There are currently four LNG export projects on the books, three of them slated to be built near Kitimat, B.C. and the fourth likely to be built near the Kitimat port as well. The total planned capacity of the four projects is 26.2 million tonnes annually. Australia already has two LNG projects operating – North West Shelf and Darwin LNG – that exported 20 million tonnes of the stuff in 2011. New York-based
Bernstein Research lists 23 more projects in various stages of development representing an additional 139 million tonnes annually of LNG supply.
There is a great deal of LNG investment planned for B.C.’s west coast. But exactly how many billions will be spent there is unclear. The only project that has released an estimated cost is Apache Canada’s Kitimat LNG at $4.5 billion, although various media reports say Shell Canada’s project could exceed $12 billion. Planned investment in Aussie LNG projects dwarfs what is in store for Canada. Bernstein Research pegs the total at US$170 billion over the next five years. These projects aren’t cheap – the Pluto LNG project headed up by
Woodside Energy Ltd., which is slated to come online in 2012, cost US$14 billion.

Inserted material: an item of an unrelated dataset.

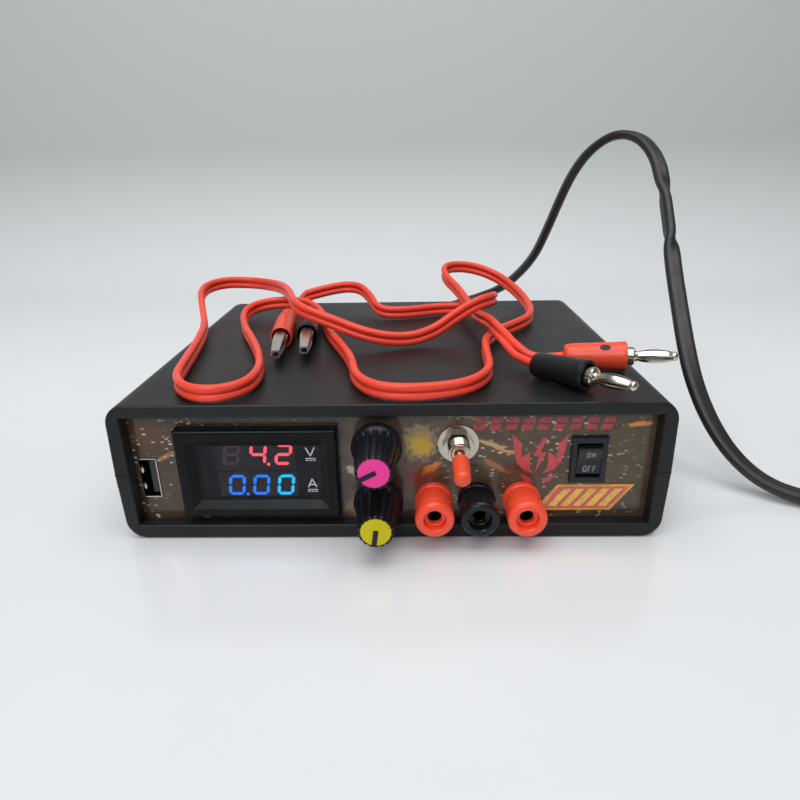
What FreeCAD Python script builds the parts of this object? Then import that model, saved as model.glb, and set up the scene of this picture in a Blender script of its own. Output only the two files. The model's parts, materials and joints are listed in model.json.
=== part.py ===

It requires sizeable resources to keep LNG export terminals filled. But two tight gas plays in northeastern B.C. appear to have the goods. The National Energy Board says marketable natural gas in the Horn River basin is 72 trillion cubic feet (tcf). The Canadian Society of Unconventional Resources estimates the Montney may hold 250 tcf. Australia also has gobs of natural gas. Government figures say Australia has 135 trillion cubic feet (tcf) of “economic” natural gas reserves. Bernstein Research’s tally is much bigger at 392 tcf – although it doesn’t say how much of that total may or may not be economic to produce.
Labor availability and time are threats to industry’s LNG export schemes. With the oil sands sucking up skilled labor in Western Canada, finding the workers to build LNG mega-projects will be difficult. Another challenge: Can these projects be built before Australian, American and African LNG projects eat away at Asian market share? Labor shortages are acute in Australia as well. Other challenges include project cost overruns that Bernstein Research says typically reach 30 per cent. Environmental concerns could scupper LNG projects dependent on coal seam gas supplies as feedstock for the terminals.